The doctrine of a universal redemption spreading outwards from the redemption of Man, mythological as it will seem to modern minds, is in reality far more philosophical than any theory which holds that God, having once entered Nature, should leave her, and leave her substantially unchanged, or that the glorification of one creature [humanity] could be realised without the glorification of the whole system.

God never undoes anything but evil, never does good to undo it again. The union between God and Nature in the Person of Christ admits no divorce. He will not go out of Nature again and she must be glorified in all ways which this miraculous union demands. When spring comes it “leaves no corner of the land untouched;” even a pebble dropped in a pond sends circles to the margin.

I said a prayer this evening that the Lord would bless that lovely doe and her precious offspring with long, healthy, safe, peaceful, and even, happy lives.

Savoring the Weather

We awoke this morning to our first true snowfall of the year. Pretty late in winter for it to arrive, and we’ve been longing for a blanket of snow for some time. Getting a call last night about a “weather cancellation” for my wife’s classes was an added joy.

It’s utterly beautiful!

I realize, of course, there are numerous ramifications to changes in weather. The extremes (e.g. from downpours to droughts) can create hardships and hazards. But, when we have an opportunity to simply pause and savor the essence of the changing seasons, it is healing and awe-inspiring.

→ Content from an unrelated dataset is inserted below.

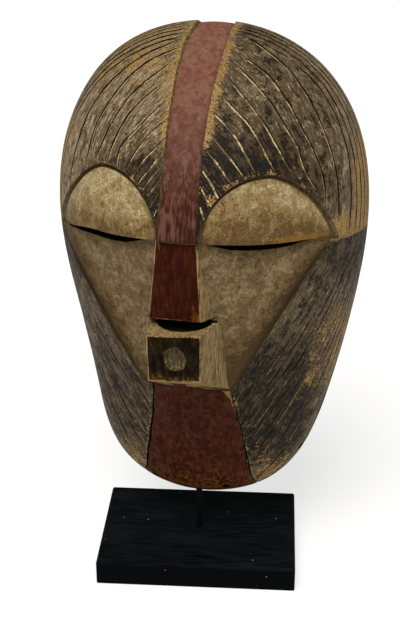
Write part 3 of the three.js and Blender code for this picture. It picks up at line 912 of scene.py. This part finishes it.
def blockTool(block, finish, seed):
    # a wedge from a front face to a wider root, with worn edges around the front
    bm = bmesh.new()
    cube = bmesh.ops.create_cube(bm, size=2)["verts"]
    for vert in cube:
        z, front, halves, rootZ, root, rootHalf = block["top"] if vert.co.z > 0 else block["foot"]
        onRight = vert.co.x > 0
        if vert.co.y < 0:
            vert.co = (halves[1] if onRight else -halves[0], -front, z + block["rise"] * onRight)
        else:
            vert.co = (copysign(rootHalf, vert.co.x), -root, rootZ)
    bmesh.ops.recalc_face_normals(bm, faces=bm.faces)
    frontFace = max(bm.faces, key=lambda face: -face.calc_center_median().y)
    paintFaces(bm.faces, "sideWood")
    paintFaces([frontFace], finish)
    bmesh.ops.subdivide_edges(bm, edges=bm.edges, cuts=block["cuts"], use_grid_fill=True)
    bm.normal_update()
    for vert in bm.verts:
        push = block["wander"] * (stray(vert.co, 16, seed) + 0.4 * stray(vert.co, 6, seed + 2))
        vert.co += vert.normal * push
    painted = slotOf[finish]
    border = [edge for edge in bm.edges if len(edge.link_faces) == 2
              and (edge.link_faces[0].material_index == painted)
              != (edge.link_faces[1].material_index == painted)]
    paintFaces(easeEdges(bm, border, block["edge"], 3, clamp_overlap=True), "wornEdge")
    return closeUp(bm)


def philtrumTool():
    # between the nose and the mouth: a wedge with a dark hollow at its inner end, black paint in the dip
    # and painted shade on its root deep under the nose
    outer = mouth["top"][1] + philtrum["proud"]
    inner = nose["foot"][1] - philtrum["depth"]
    roof = nose["foot"][0]
    reach = nose["foot"][5] + 5
    width = sum(mouth["top"][2])

    def away(x, row):
        # 1 on the edge of the dark hollow
        return hypot((x - philtrum["dipMiddle"]) / philtrum["dipReach"], (1 - row) / philtrum["dipShare"])

    def placeAt(column, row, lift):
        depth = lerp(outer, inner, row)
        x = lerp(-reach, reach, column)
        edge = mouth["top"][0] + mouth["rise"] * (x / width + 0.5) - 0.2
        z = lerp(roof - philtrum["rise"], edge, (depth - inner) / (mouth["top"][1] - inner))
        z -= philtrum["dip"] * ease(-away(x, row), -1.05, -0.7)
        return Vector((x, -depth, lift or z))

    def finish(column, row):
        return "darkCut" if away(lerp(-reach, reach, column), row) < 1 else "sideWood"

    bm = slabTool(philtrum["columns"], philtrum["rows"], placeAt, roof, finish, "sideWood")
    paintFaces([face for face in bm.faces if face.calc_center_median().y > -inner - 1], "darkCut")
    return bm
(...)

C.S. Lewis loved the outdoors. And, in a 1931 letter to Arthur Greeves he wrote, “That is a thing you and I have to be thankful for—the fact that we not only don’t dislike but positively enjoy almost every kind of weather.”

If you have a copy of his letters, you really should look up the December 6th correspondence. Lewis describes the wonders of several successive days of dense fog that “was enough to tax even my powers of doing without the sun . . .” He adds, “in the end I felt that it was a cheap price to pay for its beauties.”

So, today I’m doubly blessed. Not only am I enjoying the snow; I’ve learned I have one more thing in common with the great Oxford Don.